Summary
In Palvino the woman with whom the defendant had engaged in sexual intercourse was an escapee from a State institution for epileptics and feebleminded to which she had been committed; her mental age was seven years and two months.
Summary of this case from People v. EasleyOpinion
March 25, 1926.
Appeal from County Court of the County of Monroe.
Charles E. Bostwick, for the appellant.
William F. Love, District Attorney [ William Clay, Assistant District Attorney, of counsel], for the respondent.
The defendant has been found guilty as charged in the indictment of the crimes of rape in the first degree and abduction. Upon conviction, it appearing that he had once before been convicted of a felony, he was sentenced to be imprisoned in the State Prison at Auburn for the term of five years on each separate conviction.
The crimes as charged in the indictment arose in the same transaction. It now appears that the proof on the charge of abduction was in certain technical respects insufficient to sustain the verdict of conviction for that crime; and the assistant district attorney concedes that the essential evidence cannot be obtained.
The female upon whom the rape was committed was an epileptic about twenty years of age who had been committed to Craig Colony, a State institution for epileptics and feeble minded at Sonyea. The indictment charged the perpetration of an act of sexual intercourse with this female, who through idiocy, imbecility and unsoundness of mind was incapable of giving consent. (Penal Law, § 2010.) At the time the crime was committed she had escaped with others from the institution. The evidence, which the jury apparently found to be true, indicated that defendant was a highly depraved person.
The question of idiocy was excluded from the consideration of the jury, and it was left for them to determine as a question of fact whether by reason of mental weakness, deficiency or unsoundness of mind the female was capable of giving consent.
Consent to such an act requires the exercise of intelligence, based upon knowledge of its significance and moral quality. There must be a choice between resistance and assent. The evidence was strong not only that the female was a mental defective as defined by section 2 of the Mental Deficiency Law, but was mentally of the age of but seven years and two months, as determined by tests recognized by scientists and applied in this State by officials to whom is given charge of such unfortunates. It sufficiently appears, so that the jury were justified in so finding, that this female had no sound mentality, and was not able to appreciate the nature of the act, or to give that consent which the law requires to relieve the perpetrator of the charge of crime.
There were certain errors in the admission of evidence, the most glaring of which was the reading by the assistant district attorney from a scientific work on "Feeble Mindedness" and asking a medical witness on his direct examination if he agreed with the statements read. (See Pahl v. Troy City Railway Co., 81 App. Div. 308; Foggett v. Fischer, 23 id. 207.)
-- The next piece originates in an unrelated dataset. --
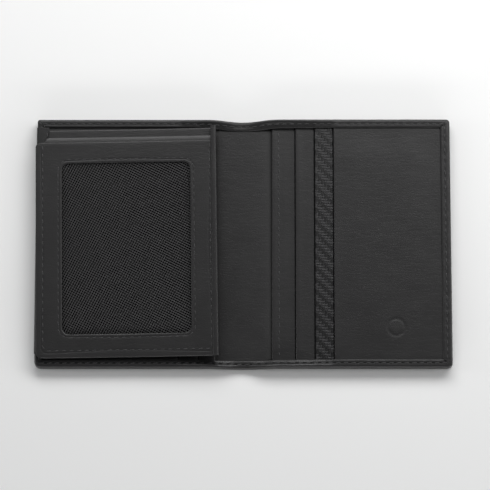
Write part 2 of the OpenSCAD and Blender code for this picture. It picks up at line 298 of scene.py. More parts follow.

The defendant called no witnesses to dispute the mental capacity of the complainant but defended on the ground that he was guiltless of the act. Under the circumstances the errors were harmless and had no effect on defendant's substantial rights. (Code Crim. Proc. § 542.)
The judgment of conviction for rape and the order denying a new trial should be affirmed. That part of the judgment convicting the defendant of abduction should be reversed and the charge dismissed.
HUBBS, P.J., CLARK, SEARS and TAYLOR, JJ., concur.
Judgment of conviction for rape and order denying defendant's motion for a new trial affirmed. That part of the judgment convicting the defendant of abduction is reversed and the charge dismissed.